Mellencamp continues his pattern of social commentary used on The Lonesome Jubilee on a number of tracks on the album.

"Jackie Brown" addresses the issue of poverty and presents images of the hardships faced by those living in poverty. A lyric in the song's final verse reads "...But who gives a damn about Jackie Brown? Just another lazy man who couldn't take what was his."

"Country Gentleman" is another social commentary addressing Ronald Reagan's presidency and policies. In the song, Mellencamp continually states that it is not Reagan's interest to help the poor, but rather only his "rich friends."

"J.M.'s Question" is a broad social commentary addressing many diverse issues prevalent in the United States including the contamination of the environment and violence stemming from the constitutional right to bear arms among other issues.

"Void in My Heart" is reflective song regarding Mellencamp's position as an acclaimed singer and as one who has worked hard to make it but still he confesses: "There's a void in my heart I can't seem to fill," which is a reference to the turmoil of Mellencamp's personal life at the time, as he was going through a divorce from his second wife Vicki when he was writing songs for this album.

"Big Daddy of Them All" is the account of a parental authority figure whose selfish womanizing ways have led to his downfall, and it is an autobiographical song about Mellencamp himself. The "Big Daddy" name was derived from a character in the old Tennessee Williams play Cat On a Hot Tin Roof—one of Mellencamp's favorite plays/movies.

The single "Pop Singer," which has been widely misinterpreted, refers to living in a disposable pop world where McDonald's has infiltrated every town in America. "I just said 'singer' because that's what the hell I do," Mellencamp said on Rockline in 1989.
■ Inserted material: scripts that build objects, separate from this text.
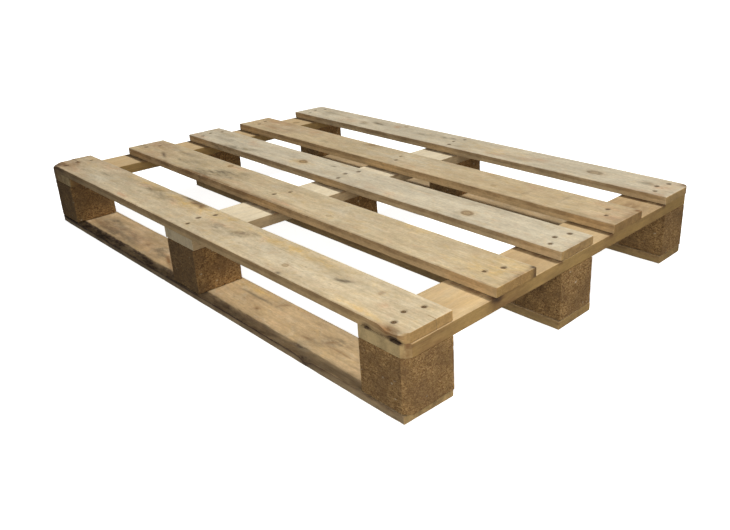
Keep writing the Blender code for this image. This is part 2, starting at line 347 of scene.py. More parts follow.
KNOT_LENGTH = 1.35          # a knot's length over its width
KNOT_SHADOW = 3.2           # the same for the swirl in the grain round it
FAR = 9.0                   # in knot radii, for points with no knot near
KNOT_FIELD_REACH = 6.0


def grain_fields(flat, knots, seed, pith):
    """Two vector fields: where each point sits in the tree, and where it sits round the nearest knot."""
    grain = flat.copy()
    field = np.tile(np.array([FAR, FAR, 0.0]), (len(flat), 1))
    nearest = np.full(len(flat), FAR)
    for x, y, size, dark in knots:
        dx, dy = flat[:, 0] - x, flat[:, 1] - y
        reach = np.hypot(dx / KNOT_SHADOW, dy) / size
        grain[:, 1] -= dy * 0.75 * np.exp(-reach ** 2 / 2.6)
        across = np.hypot(dx / KNOT_LENGTH, dy) / size
        closer = across < nearest
        nearest[closer] = across[closer]
        field[closer, 0] = dx[closer] / KNOT_LENGTH / size
        field[closer, 1] = dy[closer] / size
        field[closer, 2] = dark
    field[nearest > KNOT_FIELD_REACH] = (FAR, FAR, 0.0)
    grain[:, 0] += seed * 1.37
    grain[:, 1] += 0.012 * noise(flat, (1.6, 3, 3), seed + 60, 2) - pith[0]
    grain[:, 2] += 0.010 * noise(flat, (1.2, 2, 2), seed + 70, 2) - pith[1]
    return grain, field


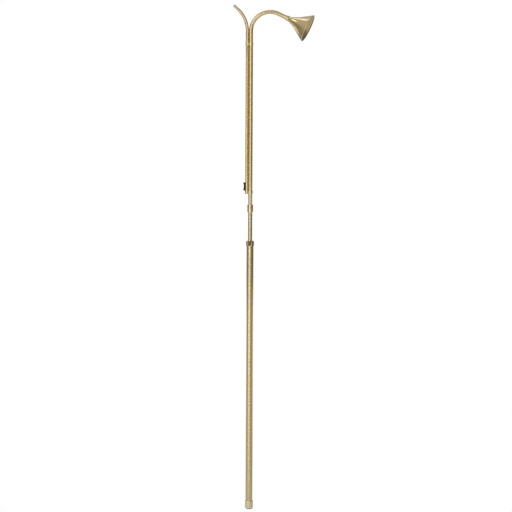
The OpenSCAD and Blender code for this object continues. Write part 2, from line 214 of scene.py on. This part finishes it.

The album takes a less serious tone on two tracks, the first of which titled "Martha Say"—an account of a stubbornly independent woman whose ways lead Mellencamp to caution her to "look out."

"Let It All Hang Out" is the second less serious song and is a cover of a 1967 Hombres tune. Mellencamp has said that it is not really a part of the album; it was merely tacked on as a bonus track that was unlisted on the album's original packaging; however, a rarely aired video was filmed for this bonus track.

==Track listing==
All songs written by John Mellencamp, except where noted.
1. "Big Daddy of Them All" – 3:31
2. "To Live" – 3:18
3. "Martha Say" – 3:41
4. "Theo and Weird Henry" – 4:49
5. "Jackie Brown" – 4:03
6. "Pop Singer" – 2:48
7. "Void in My Heart" – 2:30
8. "Mansions in Heaven" – 3:06
9. "Sometimes a Great Notion" – 3:33
10. "Country Gentleman" – 3:17
11. "J.M.'s Question" – 3:40
12. "Let It All Hang Out" (B.B. Cunningham, McEwen, Master, Hunter) – 3:11
13. "Jackie Brown" (acoustic version) (2005 re-issue bonus track) – 4:24

==Personnel==
- John Mellencamp – vocals, guitar
- Larry Crane – acoustic guitar, electric guitar, mandolin
- Kenny Aronoff – drums, percussion, background vocals
- Mike Wanchic – electric guitar, bass, dobro, background vocals
- Toby Myers – bass guitar, background vocals
- John Cascella – accordion, keyboards
- Lisa Germano – violin
- Pat Peterson – background vocals
- Crystal Taliefero – background vocals, percussion

==Charts==

===Weekly charts===

Weekly chart performance for Big Daddy
| Chart (1989) | Peak position |
|---|---|
| Australian Albums (ARIA) | 1 |
| Canada Top Albums/CDs (RPM) | 3 |
| Dutch Albums (Album Top 100) | 33 |
| German Albums (Offizielle Top 100) | 27 |
| New Zealand Albums (RMNZ) | 6 |
| Norwegian Albums (VG-lista) | 12 |
| Swedish Albums (Sverigetopplistan) | 6 |
| Swiss Albums (Schweizer Hitparade) | 11 |
| UK Albums (Official Charts) | 25 |
| US Billboard 200 | 7 |

===Year-end charts===

Year-end chart performance for Big Daddy
| Chart (1989) | Position |
|---|---|
| Canada Top Albums/CDs (RPM) | 14 |
| US Billboard 200 | 58 |

==Certifications==

| Region | Certification | Certified units/sales |
| Australia (ARIA) | Platinum | 70,000^{^} |
| Canada (Music Canada) | 2× Platinum | 200,000^{^} |
| United States (RIAA) | Platinum | 1,000,000^{^} |
^{^} Shipments figures based on certification alone.